He looks grey to me.

@ACinATX Mask mean the face stays dark, like your horse.


----------



## blue eyed pony (Jun 20, 2011)

He is grey. Not because of his face but because of his tail. The lighter end screams grey.

He also has a total lack of inverted V's on his legs whereas a roan (even one going grey) would have those. See below (a blue roan, not a roan going grey, but the best example I could find for you):


----------



## trailhorserider (Oct 13, 2009)

Some people also call sabino roan, "roan." So I can understand the confusion about the white on the face. 

BUT those horses have extensive white markings. 

The OP's horse looks grey to me too. White on the face, white in the tail, looks like a grey to me! The first place my foal showed grey was at the roots of his tail.

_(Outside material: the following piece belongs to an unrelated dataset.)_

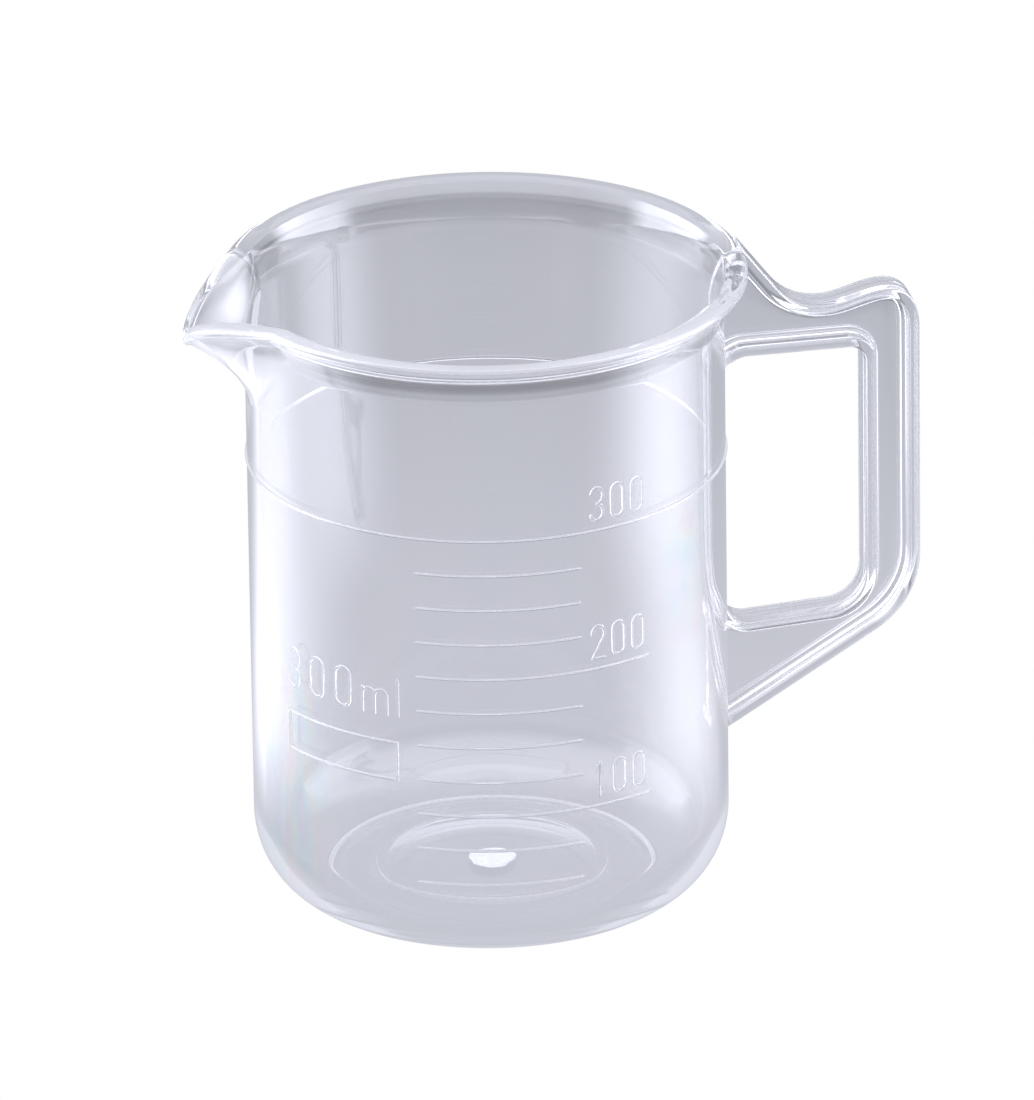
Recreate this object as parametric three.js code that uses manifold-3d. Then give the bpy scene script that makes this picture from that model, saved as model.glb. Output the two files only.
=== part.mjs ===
// Clear plastic beaker, 300 ml, with a pouring spout and an I-section handle.
// Millimetres, +Z up. The origin is on the vessel's axis, in the plane that the foot ring stands on.
// The handle reaches along +X, the spout along -X, and the graduations face -Y.
import * as THREE from "three";
import { mergeVertices } from "three/addons/utils/BufferGeometryUtils.js";
import Module from "manifold-3d";

const wasm = await Module();
wasm.setup();

// ---------------------------------------------------------------- driving dimensions, mm and degrees

const HEIGHT = 106; // foot to the crest of the lip
const BODY_R = 38.5; // outside of the straight wall
const WALL = 1.9;
const FLOOR = 2.9; // inside floor above the standing plane
const CORNER = { out: 11, up: 13 }; // quarter ellipse between the underside and the wall
const INSIDE_CREASE = 5; // degrees: how steeply the inside corner leaves the flat floor
const FOOT = { inner: 26.4, recess: 0.7, chamfer: 0.5 }; // ring that stands on the table

// The flare above the straight wall, outside and inside: steps out from the wall, and heights.
const FLARE_OUT = [
  [0, 98],
  [0.05, 98.8],
  [0.25, 99.6],
  [0.59, 100.5],
  [1.06, 101.5],
  [1.5, 102.2],
  [2.05, 102.8],
  [3.5, 103.95],
];
const FLARE_IN = [
  [0, 98.3],
  [0.1, 99.3],
  [0.3, 100.3],
  [0.6, 101.5],
  [0.98, 102.7],
  [1.45, 103.9],
  [2.2, 105.45],
];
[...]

I frequently see horses on Craigslist listed as "roan" when they are clearly greys. Sadly, the average horse seller doesn't seem to know the difference. :shrug:


----------



## Sassyfaith00 (Aug 25, 2017)

Well even if he is grey, I’m still super excited to watch the transformation over the years! I love a good dappled gray!


----------



## Foxhunter (Feb 5, 2012)

I too would say grey.

Most greys are born chestnout or black/brown and usually show signs of greying out within the first couple of years. 

There are exceptions though! We bred a filly out of a bay mare by a grey stallion. She was registered as bay/brown and stayed that way for five years. 

Her fifth summer she started to roam out, and within three years was definitely going to be a grey.


----------